INFORMATION SHOWN:
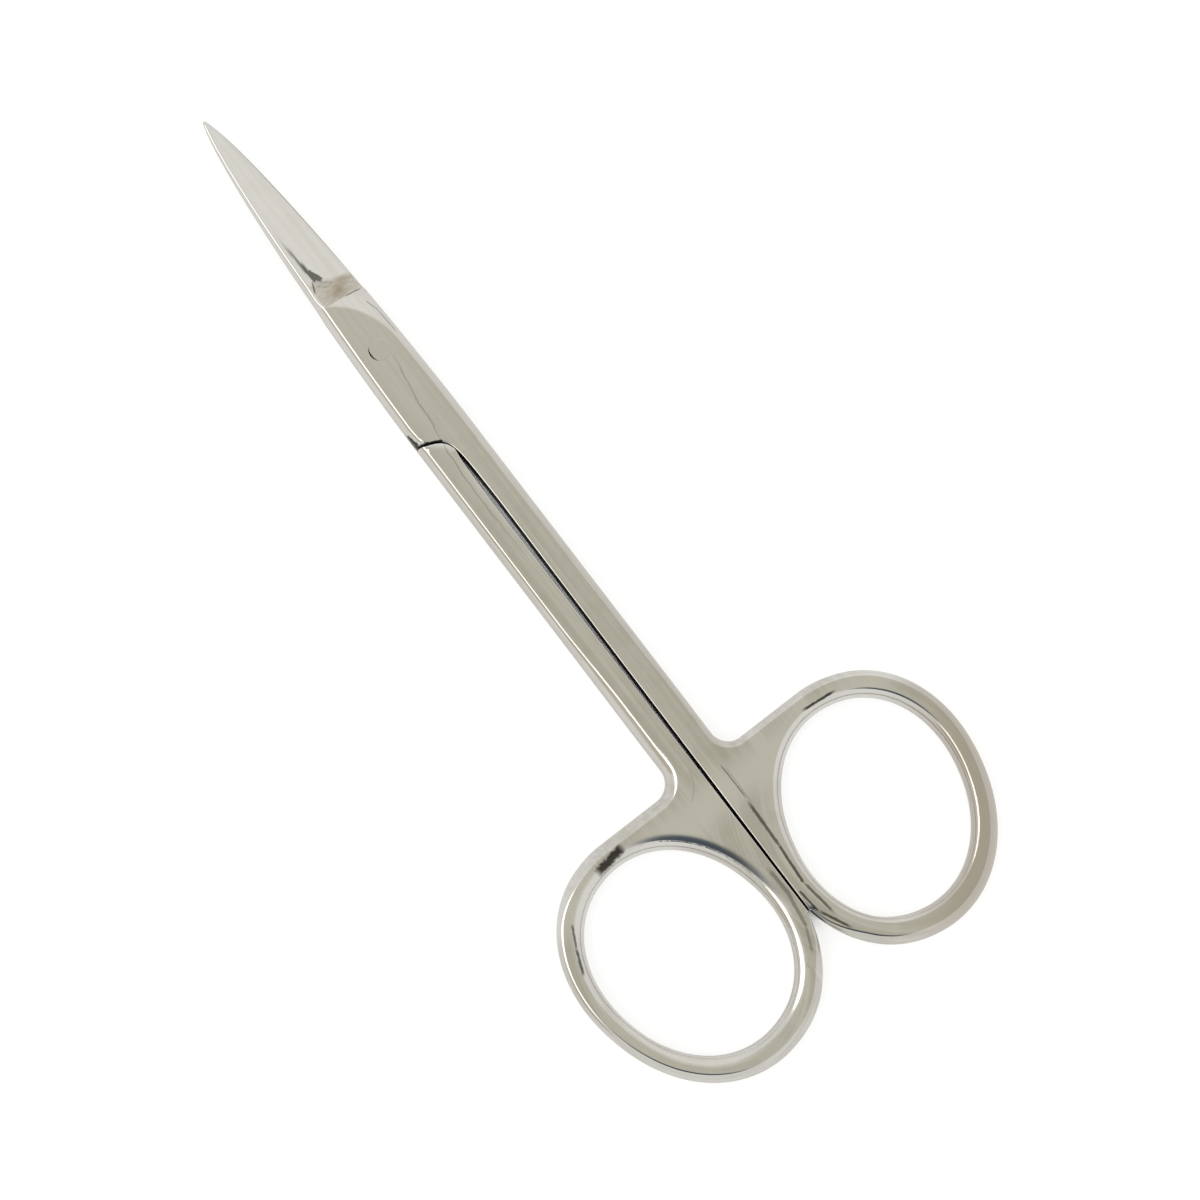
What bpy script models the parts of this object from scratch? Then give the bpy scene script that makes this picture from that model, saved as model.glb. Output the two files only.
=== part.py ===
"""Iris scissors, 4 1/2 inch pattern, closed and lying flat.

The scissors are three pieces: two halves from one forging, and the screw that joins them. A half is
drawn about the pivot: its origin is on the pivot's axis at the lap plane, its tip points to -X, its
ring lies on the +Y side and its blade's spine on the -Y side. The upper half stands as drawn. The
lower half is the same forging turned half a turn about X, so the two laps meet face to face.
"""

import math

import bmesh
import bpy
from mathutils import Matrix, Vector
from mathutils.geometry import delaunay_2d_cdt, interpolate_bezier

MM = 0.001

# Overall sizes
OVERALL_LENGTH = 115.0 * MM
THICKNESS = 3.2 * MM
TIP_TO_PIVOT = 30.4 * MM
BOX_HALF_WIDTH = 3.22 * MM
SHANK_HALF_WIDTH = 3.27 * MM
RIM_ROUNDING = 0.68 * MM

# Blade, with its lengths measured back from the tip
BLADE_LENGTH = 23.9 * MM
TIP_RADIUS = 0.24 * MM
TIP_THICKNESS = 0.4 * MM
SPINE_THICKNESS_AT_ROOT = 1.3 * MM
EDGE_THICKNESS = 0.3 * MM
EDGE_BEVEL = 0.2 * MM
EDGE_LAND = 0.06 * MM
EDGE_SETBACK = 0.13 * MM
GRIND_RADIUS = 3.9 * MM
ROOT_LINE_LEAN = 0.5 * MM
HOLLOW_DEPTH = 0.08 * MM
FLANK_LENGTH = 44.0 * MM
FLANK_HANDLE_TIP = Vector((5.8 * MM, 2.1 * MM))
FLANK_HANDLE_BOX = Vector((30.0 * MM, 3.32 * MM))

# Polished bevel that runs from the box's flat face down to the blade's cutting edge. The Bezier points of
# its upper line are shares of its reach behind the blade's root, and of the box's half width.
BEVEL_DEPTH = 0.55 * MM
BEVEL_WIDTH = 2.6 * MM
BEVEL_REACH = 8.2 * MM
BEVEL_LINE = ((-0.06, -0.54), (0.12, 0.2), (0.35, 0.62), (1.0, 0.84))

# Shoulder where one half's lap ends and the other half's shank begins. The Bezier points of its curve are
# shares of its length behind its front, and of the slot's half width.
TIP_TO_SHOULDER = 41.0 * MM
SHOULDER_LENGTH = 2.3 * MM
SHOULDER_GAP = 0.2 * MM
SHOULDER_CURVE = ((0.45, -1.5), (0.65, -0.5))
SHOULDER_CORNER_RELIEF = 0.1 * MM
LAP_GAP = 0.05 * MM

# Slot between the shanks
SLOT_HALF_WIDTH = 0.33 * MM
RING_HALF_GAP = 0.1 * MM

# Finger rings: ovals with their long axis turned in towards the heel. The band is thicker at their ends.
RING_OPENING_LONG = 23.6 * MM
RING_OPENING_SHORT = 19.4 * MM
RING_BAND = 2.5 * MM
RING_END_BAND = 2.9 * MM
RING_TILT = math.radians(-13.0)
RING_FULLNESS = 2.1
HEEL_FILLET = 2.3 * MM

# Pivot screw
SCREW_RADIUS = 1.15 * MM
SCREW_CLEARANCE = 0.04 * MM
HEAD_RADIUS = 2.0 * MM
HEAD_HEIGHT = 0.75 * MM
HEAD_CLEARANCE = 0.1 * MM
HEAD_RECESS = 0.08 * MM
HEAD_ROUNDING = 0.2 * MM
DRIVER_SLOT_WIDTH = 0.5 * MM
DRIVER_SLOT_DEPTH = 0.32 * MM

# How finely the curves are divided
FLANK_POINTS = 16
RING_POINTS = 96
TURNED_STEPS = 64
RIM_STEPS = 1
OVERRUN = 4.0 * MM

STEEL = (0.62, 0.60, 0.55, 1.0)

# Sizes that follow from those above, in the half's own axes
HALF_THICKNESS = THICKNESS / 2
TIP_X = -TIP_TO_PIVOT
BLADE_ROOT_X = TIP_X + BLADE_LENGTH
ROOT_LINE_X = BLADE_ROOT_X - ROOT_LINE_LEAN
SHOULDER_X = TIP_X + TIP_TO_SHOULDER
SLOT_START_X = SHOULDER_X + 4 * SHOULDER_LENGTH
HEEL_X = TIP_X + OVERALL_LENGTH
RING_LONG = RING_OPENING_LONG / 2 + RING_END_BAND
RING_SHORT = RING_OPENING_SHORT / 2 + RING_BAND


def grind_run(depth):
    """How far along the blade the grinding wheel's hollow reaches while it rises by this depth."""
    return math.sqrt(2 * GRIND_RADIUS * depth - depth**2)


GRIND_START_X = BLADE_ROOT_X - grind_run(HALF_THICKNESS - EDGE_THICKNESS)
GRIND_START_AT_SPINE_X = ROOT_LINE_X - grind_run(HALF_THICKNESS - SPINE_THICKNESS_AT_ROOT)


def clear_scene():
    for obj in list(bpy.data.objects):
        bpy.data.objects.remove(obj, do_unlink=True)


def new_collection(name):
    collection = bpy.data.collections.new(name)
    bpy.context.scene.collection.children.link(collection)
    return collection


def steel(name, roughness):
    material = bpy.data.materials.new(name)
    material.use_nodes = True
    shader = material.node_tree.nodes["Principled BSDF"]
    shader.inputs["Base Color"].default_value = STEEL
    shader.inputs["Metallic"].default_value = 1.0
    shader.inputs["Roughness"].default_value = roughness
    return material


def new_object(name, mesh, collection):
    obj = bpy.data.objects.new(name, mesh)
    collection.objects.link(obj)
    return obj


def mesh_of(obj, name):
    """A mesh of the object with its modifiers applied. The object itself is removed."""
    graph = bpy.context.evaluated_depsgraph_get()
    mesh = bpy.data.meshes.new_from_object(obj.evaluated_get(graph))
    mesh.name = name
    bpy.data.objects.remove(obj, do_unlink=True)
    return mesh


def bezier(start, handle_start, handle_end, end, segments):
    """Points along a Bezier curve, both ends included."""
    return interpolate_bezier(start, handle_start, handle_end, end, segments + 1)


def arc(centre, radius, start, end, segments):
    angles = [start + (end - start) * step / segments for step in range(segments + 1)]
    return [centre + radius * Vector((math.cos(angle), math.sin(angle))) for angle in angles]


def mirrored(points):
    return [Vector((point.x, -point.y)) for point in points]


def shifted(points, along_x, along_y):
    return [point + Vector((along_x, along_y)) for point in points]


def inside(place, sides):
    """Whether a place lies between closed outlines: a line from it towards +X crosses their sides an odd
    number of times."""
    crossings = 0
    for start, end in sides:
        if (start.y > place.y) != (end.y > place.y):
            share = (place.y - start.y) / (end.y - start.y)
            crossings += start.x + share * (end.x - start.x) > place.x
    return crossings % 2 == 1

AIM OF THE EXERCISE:
Begin with the first line of the listing and copy exactly through the line that contains "import math", please, keeping both ends and leaving out everything after.

TASK RESPONSE:
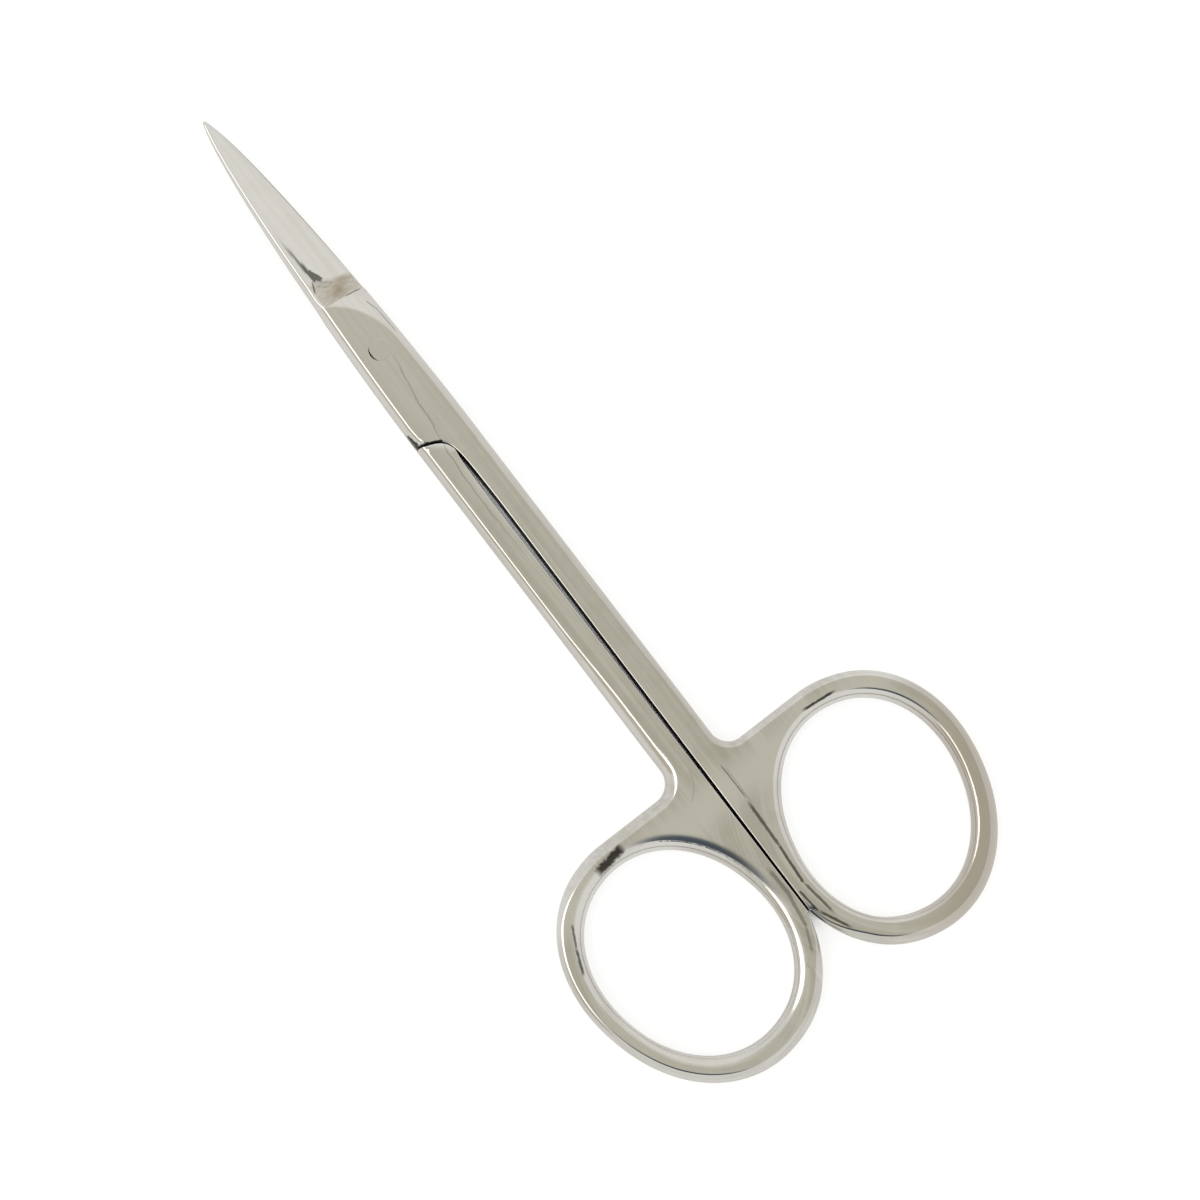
What bpy script models the parts of this object from scratch? Then give the bpy scene script that makes this picture from that model, saved as model.glb. Output the two files only.
=== part.py ===
"""Iris scissors, 4 1/2 inch pattern, closed and lying flat.

The scissors are three pieces: two halves from one forging, and the screw that joins them. A half is
drawn about the pivot: its origin is on the pivot's axis at the lap plane, its tip points to -X, its
ring lies on the +Y side and its blade's spine on the -Y side. The upper half stands as drawn. The
lower half is the same forging turned half a turn about X, so the two laps meet face to face.
"""

import math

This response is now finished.